Dot Wordsworth

Ping – a silly word with a heroic history

The BBC was quite wrong to put it in inverted commas

issue 12 April 2014

In the search for the remains of flight MH370, a pulse signal was detected beneath the ocean. The BBC called it a ‘ping’, in inverted commas on its website and with the spoken equivalent in broadcasts, as if ping were too demotic to be used with due respect.

Ping seems joky only because its origin is imitative. In naval slang, the operator of an Asdic echo-sounder in the second world war was known as a ping-man or ping-jockey (by analogy with disc-jockey, first heard in 1941). Asdic is an acronym coined in 1939 from ‘Allied submarine detection investigation committee’. (The word acronym appeared in English in 1940 to mean a word made up of named initials, such as TLS, and from about 1943 with the slightly different meaning of a word composed of initials and pronounced as spelt, such as Nato or Radar. So in 1939 no one would have called Asdic an acronym.)

The Asdic went *ping* when an object showed up. The so-called black boxes of aircraft send out ultrasonic signals underwater that register as pings. A machine called a ‘towed pinger locator’, shaped like a ray fish, can with luck detect them under the sea.

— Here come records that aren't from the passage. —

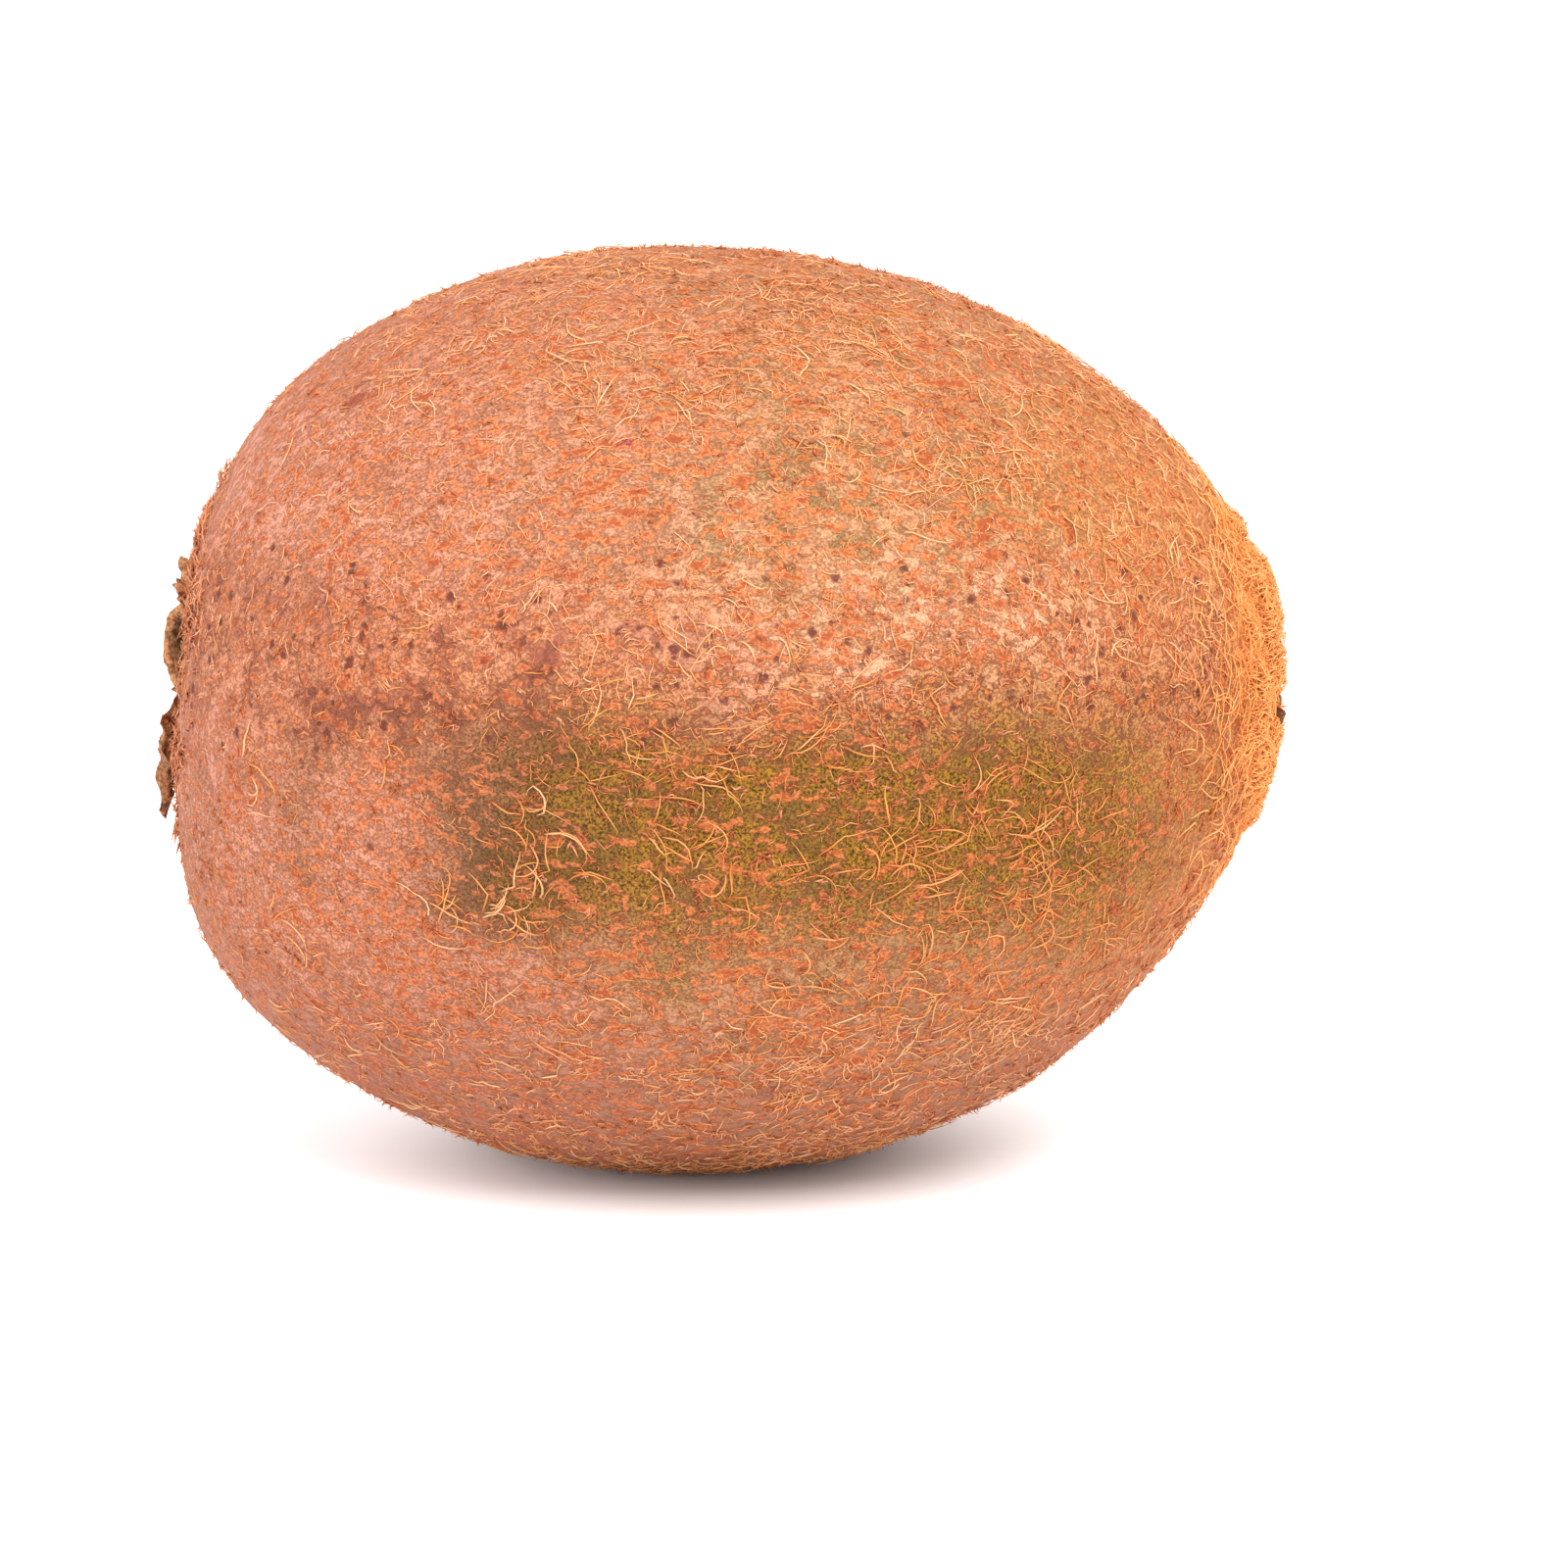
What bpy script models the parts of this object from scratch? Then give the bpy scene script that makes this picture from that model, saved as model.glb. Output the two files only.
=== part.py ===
"""A whole kiwi fruit, lying on its side as it would on a table.

The fruit lies along X with its stem end at -X and its blossom end at +X, +Z up. The origin is
the middle of the small flat spot that it rests on. The skin is a superellipse turned into a
rolled oval section, with a low shoulder along the front, a shallow basin at the stem end and a
dimple at the blossom end. The woody stem scar, the five dry sepals round it and the dried
styles are pieces of their own.
"""

import math

import bmesh
import bpy
from mathutils import Vector

MM = 0.001

# The fruit's skin
STEM_LENGTH = 29.1 * MM  # from the widest station to the stem end
BLOSSOM_LENGTH = 34.9 * MM  # from the widest station to the blossom end
HALF_WIDTH = 28.6 * MM  # the oval section's longer half-axis
HALF_HEIGHT = 26.9 * MM  # the oval section's shorter half-axis
ROLL = math.radians(11)  # the oval is rolled, so that its front shoulder is the higher one
FLAT_SAG = 0.65 * MM  # how much the fruit is flattened where it rests
FULLNESS = 2.08  # the profile's exponent: 2 is an ellipse, more is squarer
STEM_FULLNESS = 0.45  # added at the stem end, which is blunter
BLOSSOM_FULLNESS = -0.27  # added at the blossom end, which is more pointed
SHOULDER_RISE = 0.026  # of the local radius
SHOULDER_SPREAD = math.radians(10)
FACET_FALL = 0.014  # the flatter face below the front shoulder
FACET_SPREAD = math.radians(14)
STEM_POLE_RISE = 0.8 * MM  # the poles sit a little above the middle of the height
BLOSSOM_POLE_RISE = 2.2 * MM
SEGMENTS, RINGS = 60, 44

# The end features: a depth along the fruit's axis, and a share of the widest radius
BASIN_DEPTH, BASIN_REACH = 1.1 * MM, 0.21
RIM_RISE, RIM_REACH, RIM_BREADTH = 0.2 * MM, 0.55, 0.30
RIM_TILT = 0.9 * MM  # the rim round the basin stands out more below than above
DIMPLE_DEPTH, DIMPLE_REACH = 0.9 * MM, 0.09

# The dry pieces at the ends
CLEARANCE = 0.35 * MM
SCAR_FORWARD, SCAR_RISE = 1.8 * MM, 3.0 * MM  # the scar's middle, off the pole of the skin
SCAR_RADIUS, SCAR_HEIGHT = 2.7 * MM, 0.8 * MM
PIT_RADIUS, PIT_DEPTH = 1.7 * MM, 0.45 * MM
SEPAL_START = 3.4 * MM
SEPAL_HALF_WIDTH = 1.7 * MM
SEPAL_THICKNESS = 0.45 * MM
SEPAL_FIRST_ANGLE = math.radians(-8)
SEPAL_ENDS = (5.4 * MM, 5.8 * MM, 6.2 * MM, 7.2 * MM, 8.9 * MM)
SEPAL_CURLS = (0.2 * MM, 0.5 * MM, 0.4 * MM, 0.4 * MM, 0.4 * MM)
STYLE_RADIUS, STYLE_HEIGHT, STYLE_COUNT = 1.9 * MM, 1.0 * MM, 7

# Where the rolled oval stands: its middle is this high, so that the flat spot is at z = 0
SECTION_REACH = math.hypot(HALF_WIDTH * math.sin(ROLL), HALF_HEIGHT * math.cos(ROLL))
MIDDLE_HEIGHT = SECTION_REACH - FLAT_SAG
LOWEST_Y = (
    (HALF_WIDTH**2 - HALF_HEIGHT**2) * math.sin(ROLL) * math.cos(ROLL) / SECTION_REACH
)


def bump(distance, spread):
    return math.exp(-((distance / spread) ** 2))


def turn_between(angle, other):
    """The angle from other to angle, between -pi and pi."""
    return (angle - other + math.pi) % (2 * math.pi) - math.pi


def section_radius(phi, sine):
    """The skin's radius at an angle phi round the axis, 0 at the front and a quarter turn at the top."""
    oval = 1 / math.hypot(
        math.cos(phi - ROLL) / HALF_WIDTH, math.sin(phi - ROLL) / HALF_HEIGHT
    )
    shoulder = SHOULDER_RISE * bump(turn_between(phi, ROLL), SHOULDER_SPREAD)
    back_shoulder = 0.4 * SHOULDER_RISE * bump(turn_between(phi, ROLL + math.pi), 0.3)
    facet = FACET_FALL * bump(turn_between(phi, -ROLL), FACET_SPREAD)
    return oval * (1 + sine**2 * (shoulder + back_shoulder - facet))


def skin_point(theta, phi):
    """A point of the skin. theta runs from 0 at the stem end to pi at the blossom end."""
    cosine, sine = math.cos(theta), math.sin(theta)
    end_fullness = STEM_FULLNESS if cosine > 0 else BLOSSOM_FULLNESS
    fullness = FULLNESS + end_fullness * cosine**2
    along = abs(cosine) ** (2 / fullness)
    share = max(sine, 0) ** (2 / fullness)
    radius = share * section_radius(phi, sine)
    if cosine > 0:
        x = -STEM_LENGTH * along
        x += BASIN_DEPTH * bump(share, BASIN_REACH)
        rim = bump(share - RIM_REACH, RIM_BREADTH)
        x -= (RIM_RISE - RIM_TILT * math.sin(phi)) * rim
        rise = STEM_POLE_RISE * along**4
    else:
        x = BLOSSOM_LENGTH * along - DIMPLE_DEPTH * bump(share, DIMPLE_REACH)
        rise = BLOSSOM_POLE_RISE * along**4
    return Vector(
        (
            x,
            -radius * math.cos(phi) - LOWEST_Y,
            radius * math.sin(phi) + MIDDLE_HEIGHT + rise,
        )
    )


def stem_point(distance, phi):
    """A point of the skin at a distance from the middle of the stem scar, at an angle round it."""
    forward = SCAR_FORWARD + distance * math.cos(phi)
    up = SCAR_RISE + distance * math.sin(phi)
    theta = (math.hypot(forward, up) / HALF_HEIGHT) ** 1.25
    return skin_point(theta, math.atan2(up, forward))


def material(name, color, roughness):
    made = bpy.data.materials.new(name)
    made.use_nodes = True
    shader = made.node_tree.nodes["Principled BSDF"]
    shader.inputs["Base Color"].default_value = (*color, 1)
    shader.inputs["Roughness"].default_value = roughness
    shader.inputs["Metallic"].default_value = 0
    return made


def add_part(name, mesh, finish, collection):
    mesh.materials.append(finish)
    mesh.shade_smooth()
    mesh.set_sharp_from_angle(angle=math.radians(50))
    part = bpy.data.objects.new(name, mesh)
    collection.objects.link(part)
    return part


def mesh_from(bm, name):
    mesh = bpy.data.meshes.new(name)
    bmesh.ops.recalc_face_normals(bm, faces=bm.faces)
    bm.to_mesh(mesh)
    bm.free()
    return mesh


def make_fruit(collection):
    """The fruit: a sphere with its poles along X, each vertex moved out to the skin, then flattened."""
    bm = bmesh.new()
    bmesh.ops.create_uvsphere(bm, u_segments=SEGMENTS, v_segments=RINGS, radius=1)
    for vertex in bm.verts:
        pole_angle = math.acos(max(-1, min(1, vertex.co.z)))
        crowded = pole_angle - 0.25 * math.sin(2 * pole_angle)
        vertex.co = skin_point(crowded, math.atan2(vertex.co.y, vertex.co.x))
    cut = bmesh.ops.bisect_plane(
        bm,
        geom=bm.verts[:] + bm.edges[:] + bm.faces[:],
        dist=0.02 * MM,
        plane_co=(0, 0, 0),
        plane_no=(0, 0, 1),
        clear_inner=True,
    )
    rim = [item for item in cut["geom_cut"] if isinstance(item, bmesh.types.BMEdge)]
    for vertex in {vertex for edge in rim for vertex in edge.verts}:
        vertex.co.z = 0
    bmesh.ops.contextual_create(bm, geom=rim)
    skin = material("kiwi_skin", (0.40, 0.21, 0.10), 0.75)
    return add_part("fruit", mesh_from(bm, "fruit"), skin, collection)


def make_turned(name, profile, finish, collection):
    """A turned piece: a profile of (radius, height) from its top middle round to its bottom middle."""
    bm = bmesh.new()
    points = [bm.verts.new((radius, 0, height)) for radius, height in profile]
    for start, end in zip(points, points[1:]):
        bm.edges.new((start, end))
    mesh = bpy.data.meshes.new(name)
    bm.to_mesh(mesh)
    bm.free()
    part = add_part(name, mesh, finish, collection)
    screw = part.modifiers.new("turn", "SCREW")
    screw.steps = screw.render_steps = 24
    screw.use_merge_vertices = True
    screw.merge_threshold = 0.00001
    screw.use_smooth_shade = True
    return part


def make_stem_scar(collection):
    """The woody end of the cut-off stalk: a low button with a shallow pit."""
    lip = 0.25 * MM
    profile = (
        (0, SCAR_HEIGHT - PIT_DEPTH),
        (0.6 * PIT_RADIUS, SCAR_HEIGHT - PIT_DEPTH),
        (PIT_RADIUS, SCAR_HEIGHT - lip),
        (PIT_RADIUS + lip, SCAR_HEIGHT),
        (SCAR_RADIUS - 2 * lip, SCAR_HEIGHT),
        (SCAR_RADIUS, SCAR_HEIGHT - 2 * lip),
        (SCAR_RADIUS, 0),
        (0, 0),
    )
    wood = material("stem_wood", (0.16, 0.09, 0.05), 0.85)
    scar = make_turned("stem_scar", profile, wood, collection)
    outermost = min(
        stem_point(share * SCAR_RADIUS, math.radians(turn)).x
        for share in (0.35, 0.7, 1.1)
        for turn in range(0, 360, 15)
    )
    scar.location = (
        outermost - CLEARANCE,
        -LOWEST_Y - SCAR_FORWARD,
        MIDDLE_HEIGHT + STEM_POLE_RISE + SCAR_RISE,
    )
    scar.rotation_euler = (0, -math.pi / 2, 0)


def make_sepal(number, end, curl, finish, collection):
    """One dry sepal: a thin flap that lies on the basin, widest near its root, with a curled tip."""
    middle = SEPAL_FIRST_ANGLE + number * math.tau / 5
    bm = bmesh.new()
    bmesh.ops.create_grid(bm, x_segments=8, y_segments=6, size=1)
    for vertex in bm.verts:
        across, out = vertex.co.x, (vertex.co.y + 1) / 2
        distance = SEPAL_START + (end - SEPAL_START) * out
        half_width = SEPAL_HALF_WIDTH * (1 + 0.5 * math.sin(math.pi * out))
        half_width *= math.sqrt(1 - 0.93 * out**3)
        phi = middle + across * half_width / distance
        skin = stem_point(distance, phi)
        lift = CLEARANCE + curl * out**3 + 0.15 * MM * across**2
        vertex.co = skin - Vector((lift, 0, 0))
    sepal = add_part(f"sepal_{number + 1}", mesh_from(bm, "sepal"), finish, collection)
    outward = sum((face.normal.x for face in sepal.data.polygons)) < 0
    solidify = sepal.modifiers.new("thickness", "SOLIDIFY")
    solidify.thickness = SEPAL_THICKNESS
    solidify.offset = 1 if outward else -1


def make_style_remnants(collection):
    """The dried styles: a dark star-shaped tuft, pressed flat in the dimple of the blossom end."""
    bm = bmesh.new()
    bmesh.ops.create_uvsphere(bm, u_segments=4 * STYLE_COUNT, v_segments=8, radius=1)
    for vertex in bm.verts:
        turn = math.atan2(vertex.co.y, vertex.co.x)
        arm = 0.72 + 0.28 * math.cos(STYLE_COUNT * turn)
        flat = Vector((vertex.co.x, vertex.co.y)) * STYLE_RADIUS * arm
        vertex.co = (flat.x, flat.y, 0.5 * STYLE_HEIGHT * (1 + vertex.co.z))
    dark = material("dry_styles", (0.06, 0.035, 0.025), 0.9)
    tuft = add_part("style_remnants", mesh_from(bm, "style_remnants"), dark, collection)
    reach = (STYLE_RADIUS / HALF_HEIGHT) ** (FULLNESS / 2)
    ends = [skin_point(math.pi - share * reach, 0).x for share in (0, 0.25, 0.5, 0.75, 1)]
    tuft.location = (
        max(ends) + CLEARANCE - 0.2 * STYLE_HEIGHT,
        -LOWEST_Y,
        MIDDLE_HEIGHT + BLOSSOM_POLE_RISE,
    )
    tuft.rotation_euler = (0, math.pi / 2, 0)


for old in list(bpy.data.objects):
    bpy.data.objects.remove(old)
kiwi = bpy.data.collections.new("kiwi_fruit")
bpy.context.scene.collection.children.link(kiwi)

make_fruit(kiwi)
make_stem_scar(kiwi)
dry_leaf = material("dry_sepal", (0.34, 0.19, 0.10), 0.85)
for index, (tip, curl) in enumerate(zip(SEPAL_ENDS, SEPAL_CURLS)):
    make_sepal(index, tip, curl, dry_leaf, kiwi)
make_style_remnants(kiwi)
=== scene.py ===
import math

import bmesh
import bpy
import numpy as np
from mathutils import Matrix, Vector, noise
from mathutils.bvhtree import BVHTree


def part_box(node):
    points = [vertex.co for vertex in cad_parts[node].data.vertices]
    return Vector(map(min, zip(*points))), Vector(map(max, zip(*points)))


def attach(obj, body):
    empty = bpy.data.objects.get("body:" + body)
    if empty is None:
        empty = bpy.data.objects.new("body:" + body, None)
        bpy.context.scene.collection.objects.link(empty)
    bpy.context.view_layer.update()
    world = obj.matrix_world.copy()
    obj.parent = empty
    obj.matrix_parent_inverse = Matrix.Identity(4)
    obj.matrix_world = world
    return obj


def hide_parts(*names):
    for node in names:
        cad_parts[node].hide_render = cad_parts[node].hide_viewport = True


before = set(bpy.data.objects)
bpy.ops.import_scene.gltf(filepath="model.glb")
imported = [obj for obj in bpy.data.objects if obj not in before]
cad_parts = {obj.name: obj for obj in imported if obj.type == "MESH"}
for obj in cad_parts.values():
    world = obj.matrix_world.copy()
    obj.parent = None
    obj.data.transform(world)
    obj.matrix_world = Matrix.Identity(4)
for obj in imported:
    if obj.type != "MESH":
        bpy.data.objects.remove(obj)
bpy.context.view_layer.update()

# ---------------------------------------------------------------------------------------------
# The camera: a long lens a little above the fruit, which lies up and left of the view's middle.

MM = 0.001

fruit_low, fruit_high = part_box("fruit")
fruit_middle = (fruit_low + fruit_high) / 2
fruit_half = (fruit_high - fruit_low) / 2

aim = fruit_middle + Vector((3.4, 0.8, -4.9)) * MM
camera_distance = 420 * MM
camera_rise = math.radians(10.5)
camera = bpy.data.objects.new("camera", bpy.data.cameras.new("camera"))
camera.data.sensor_width = 36
camera.data.lens = 165
camera.location = aim + camera_distance * Vector(
    (0, -math.cos(camera_rise), math.sin(camera_rise))
)
camera.rotation_euler = (math.pi / 2 - camera_rise, 0, 0)
camera.data.clip_start = 0.01
bpy.context.scene.collection.objects.link(camera)
bpy.context.scene.camera = camera

# ---------------------------------------------------------------------------------------------
# The studio: white surroundings, with one wide soft light overhead and in front.

bpy.context.scene.view_settings.view_transform = "Standard"

surroundings = bpy.data.worlds.new("surroundings")
surroundings.use_nodes = True
background = surroundings.node_tree.nodes["Background"]
background.inputs["Color"].default_value = (1, 1, 1, 1)
background.inputs["Strength"].default_value = 1.18
bpy.context.scene.world = surroundings


def softbox(name, place, width, watts):
    """A square lamp that faces the fruit."""
    lamp = bpy.data.objects.new(name, bpy.data.lights.new(name, "AREA"))
    lamp.data.size = width
    lamp.data.energy = watts
    lamp.location = place
    lamp.rotation_euler = (fruit_middle - lamp.location).to_track_quat("-Z", "Y").to_euler()
    bpy.context.scene.collection.objects.link(lamp)


softbox("key_light", Vector((0.12, -0.42, 0.50)), 0.36, 3.8)

# ---------------------------------------------------------------------------------------------
# The skin: a thin dry leathery peel that grew over the flesh. A fine sphere is laid over the
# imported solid, evened out where that is faceted, then given the skin's own soft unevenness.

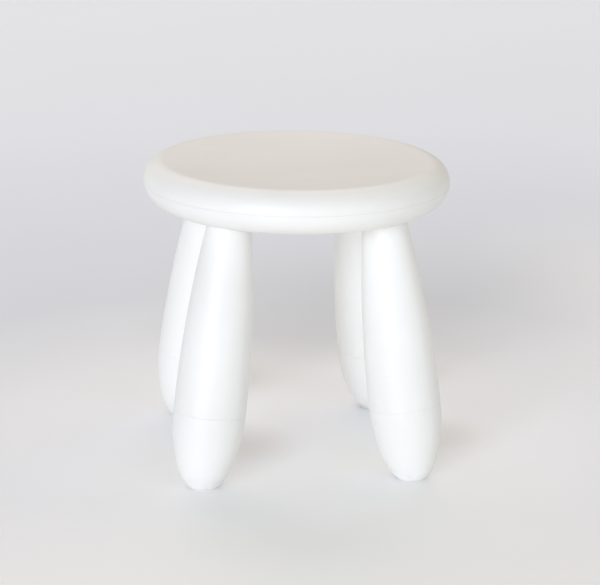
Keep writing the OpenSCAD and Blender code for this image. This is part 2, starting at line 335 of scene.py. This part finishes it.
screw_ring_r = 38 * mm
screw_inset = 33 * mm
screw_azimuths = (0, 90, 180, 270)
screw_places = [
    turn_about_z(azimuth) @ Matrix.Translation((r, 0, 0))
    for azimuth in screw_azimuths
    for r in (screw_ring_r, seat_r - screw_inset)
]
shelf_t = 4 * mm
pillar_r = 7 * mm
pillar_top_z = shelf_z + shelf_t
counterbore_r = 4.4 * mm
counterbore_ease = 0.5 * mm
shelf_hole_r = 2.2 * mm

seam_angle = -math.degrees(math.asin(seam_drop / rim_under_h))
lip_root_angle = -math.degrees(math.acos((lip_inner_r - under_flat_r) / (rim_under_w - seat_wall)))
under_middle = (under_flat_r, wide_z)
bowl = (
    [(0, underside_z)]
    + bend(under_middle, rim_under_w, rim_under_h, -90, seam_angle, 40)
    + [(lip_outer_r, seam_z), (lip_outer_r, seam_z + lip_h), (lip_inner_r, seam_z + lip_h)]
    + bend(under_middle, rim_under_w - seat_wall, rim_under_h - seat_wall, lip_root_angle, -90)
    + [(0, shelf_z)]
)
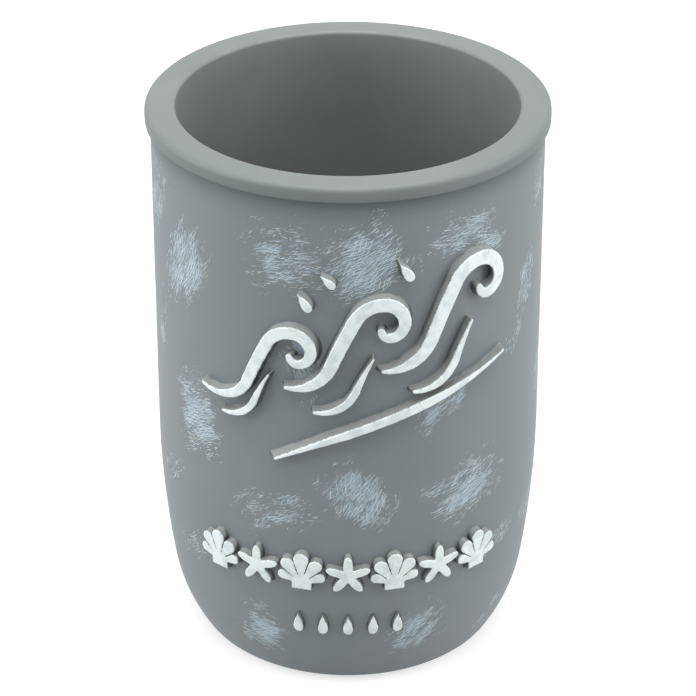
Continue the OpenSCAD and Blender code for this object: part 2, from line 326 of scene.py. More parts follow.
class Nodes:
    """A node tree. Its methods add nodes and return what comes out of them."""

    def __init__(self, tree: bpy.types.NodeTree) -> None:
        """Empties the tree."""
        self.nodes, self.links = tree.nodes, tree.links
        self.nodes.clear()

    def feed(self, socket: Socket, value: Union[Feed, Colour]) -> None:
        """Links a socket to another one, or sets it.

        Args:
            socket: The socket.
            value: What feeds it.
        """
        if isinstance(value, bpy.types.NodeSocket):
            self.links.new(value, socket)
        elif isinstance(value, tuple) and len(socket.default_value) == 4:
            socket.default_value = (*value, 1.0)
        else:
            socket.default_value = value

    def node(self, kind: str, inputs: dict, out: Union[str, int] = 0, **settings: str) -> Socket:
        """Adds a node.

        Args:
            kind: Its type.
            inputs: What feeds its inputs, by name or number.
            out: Which of its outputs is wanted.
            settings: Its other settings.
        Returns:
            That output.
        """
        node = self.nodes.new(kind)
        for key, value in settings.items():
            setattr(node, key, value)
        for key, value in inputs.items():
            self.feed(node.inputs[key], value)
        return node.outputs[out]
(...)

Ping predates the use of radio, emerging in the 1830s with reference to the sound of bullets. ‘Compare pong,’ suggests the Oxford English Dictionary, even though, except in ping-pong, the audible pong has been swamped by the olfactory kind. Also available are bing, ding, ting (a-ling), not to mention the tinkle-plink favoured by Boris Johnson. Ping throve. In Travels in West Africa, Mary Kingsley used it with Wodehousean flair. ‘Never have I seen sandflies and mosquitoes in such appalling quantities, she wrote. ‘With a wild ping of joy the latter made for me.